#### Working data:
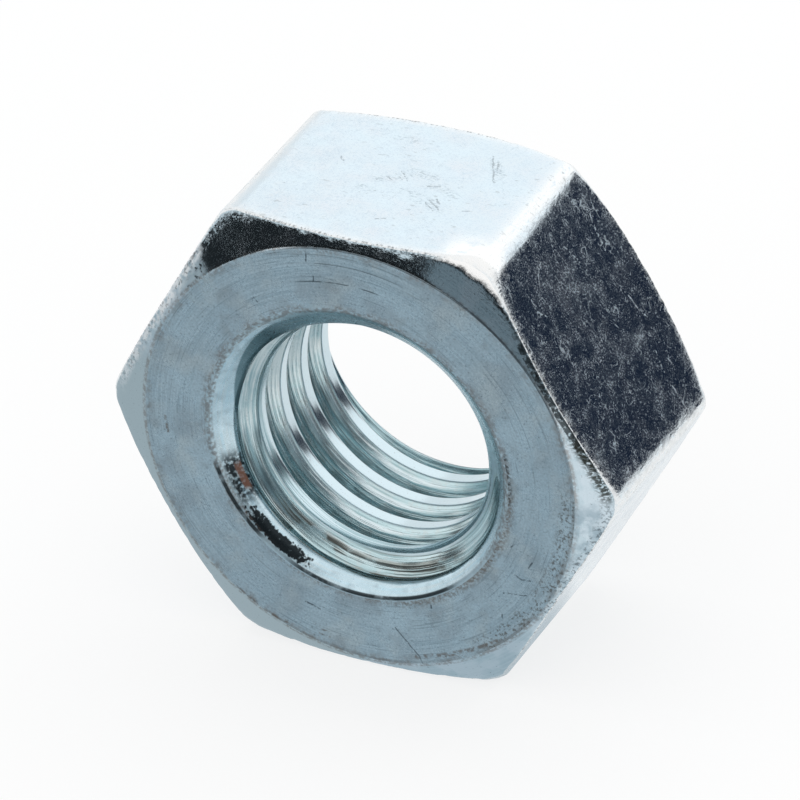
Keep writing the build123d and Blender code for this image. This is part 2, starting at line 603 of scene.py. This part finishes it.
flat_scratches = [
    ((4.35, -0.71, 5.47), (4.44, -1.10, 5.31), 0.03),
    ((4.44, -1.10, 5.31), (4.56, -1.26, 5.10), 0.03),
    ((4.61, -1.86, 5.02), (4.76, -1.96, 4.75), 0.04),
    ((4.76, -1.96, 4.75), (4.93, -1.66, 4.47), 0.04),
    ((4.33, 2.19, 5.50), (4.58, 2.07, 5.07), 0.04),
    ((4.58, 2.07, 5.07), (4.92, 1.97, 4.48), 0.05),
    ((4.43, 0.46, 5.32), (4.76, 0.76, 4.75), 0.03),
    ((5.53, 1.82, 3.42), (5.86, 2.01, 2.84), 0.04),
    ((5.86, 2.01, 2.84), (6.00, 2.14, 2.61), 0.04),
    ((5.63, 0.64, 3.25), (5.85, 0.88, 2.86), 0.03),
    ((5.67, -0.08, 3.18), (5.89, -0.20, 2.81), 0.03),
    ((5.89, -0.20, 2.81), (5.91, -0.64, 2.76), 0.03),
    ((6.40, 1.71, 1.91), (6.71, 1.58, 1.38), 0.03),
    ((6.92, 1.60, 1.01), (7.13, 1.63, 0.65), 0.04),
]


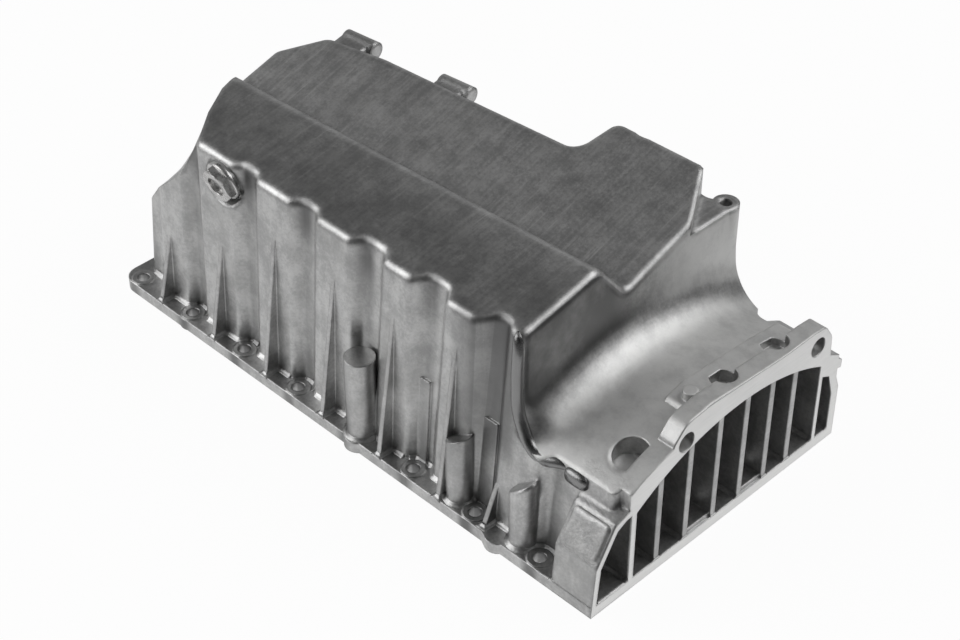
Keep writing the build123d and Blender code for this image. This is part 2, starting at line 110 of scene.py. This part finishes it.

#### Instructions for the task:
The records above should be duplicated in full, exactly as given.

#### Completed exercise:
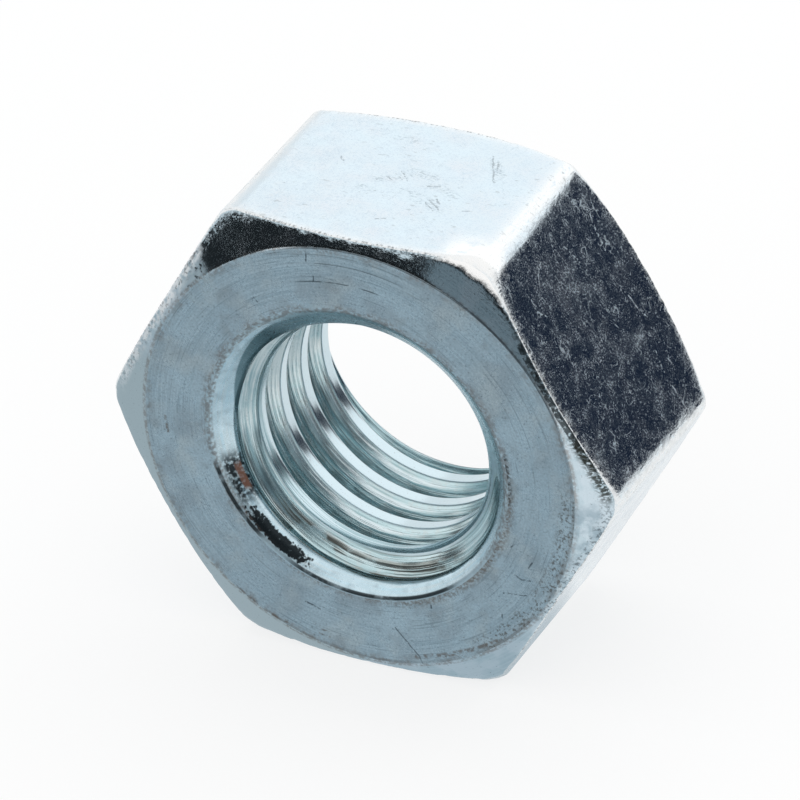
Keep writing the build123d and Blender code for this image. This is part 2, starting at line 603 of scene.py. This part finishes it.
flat_scratches = [
    ((4.35, -0.71, 5.47), (4.44, -1.10, 5.31), 0.03),
    ((4.44, -1.10, 5.31), (4.56, -1.26, 5.10), 0.03),
    ((4.61, -1.86, 5.02), (4.76, -1.96, 4.75), 0.04),
    ((4.76, -1.96, 4.75), (4.93, -1.66, 4.47), 0.04),
    ((4.33, 2.19, 5.50), (4.58, 2.07, 5.07), 0.04),
    ((4.58, 2.07, 5.07), (4.92, 1.97, 4.48), 0.05),
    ((4.43, 0.46, 5.32), (4.76, 0.76, 4.75), 0.03),
    ((5.53, 1.82, 3.42), (5.86, 2.01, 2.84), 0.04),
    ((5.86, 2.01, 2.84), (6.00, 2.14, 2.61), 0.04),
    ((5.63, 0.64, 3.25), (5.85, 0.88, 2.86), 0.03),
    ((5.67, -0.08, 3.18), (5.89, -0.20, 2.81), 0.03),
    ((5.89, -0.20, 2.81), (5.91, -0.64, 2.76), 0.03),
    ((6.40, 1.71, 1.91), (6.71, 1.58, 1.38), 0.03),
    ((6.92, 1.60, 1.01), (7.13, 1.63, 0.65), 0.04),
]


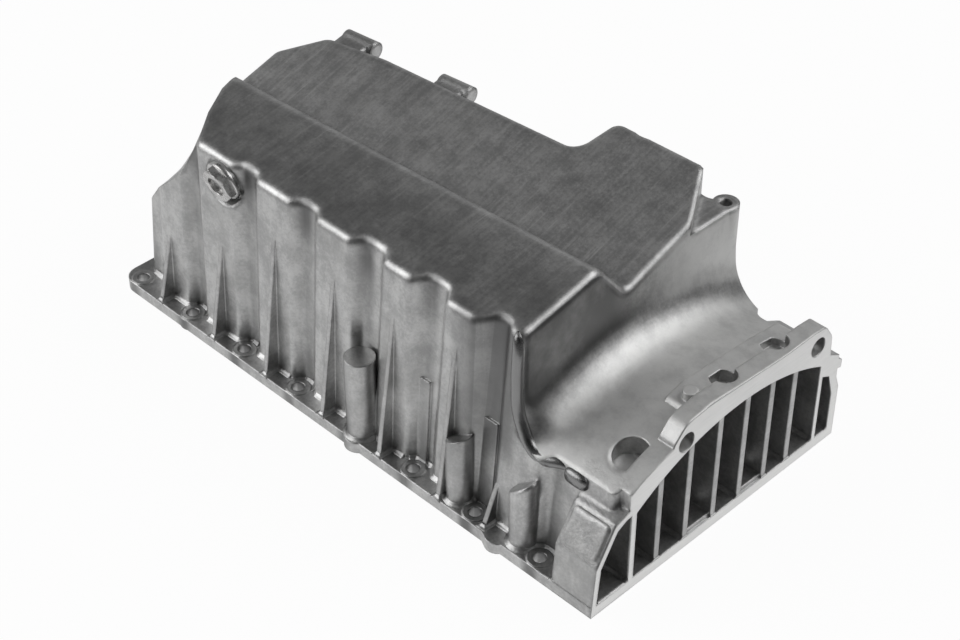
Keep writing the build123d and Blender code for this image. This is part 2, starting at line 110 of scene.py. This part finishes it.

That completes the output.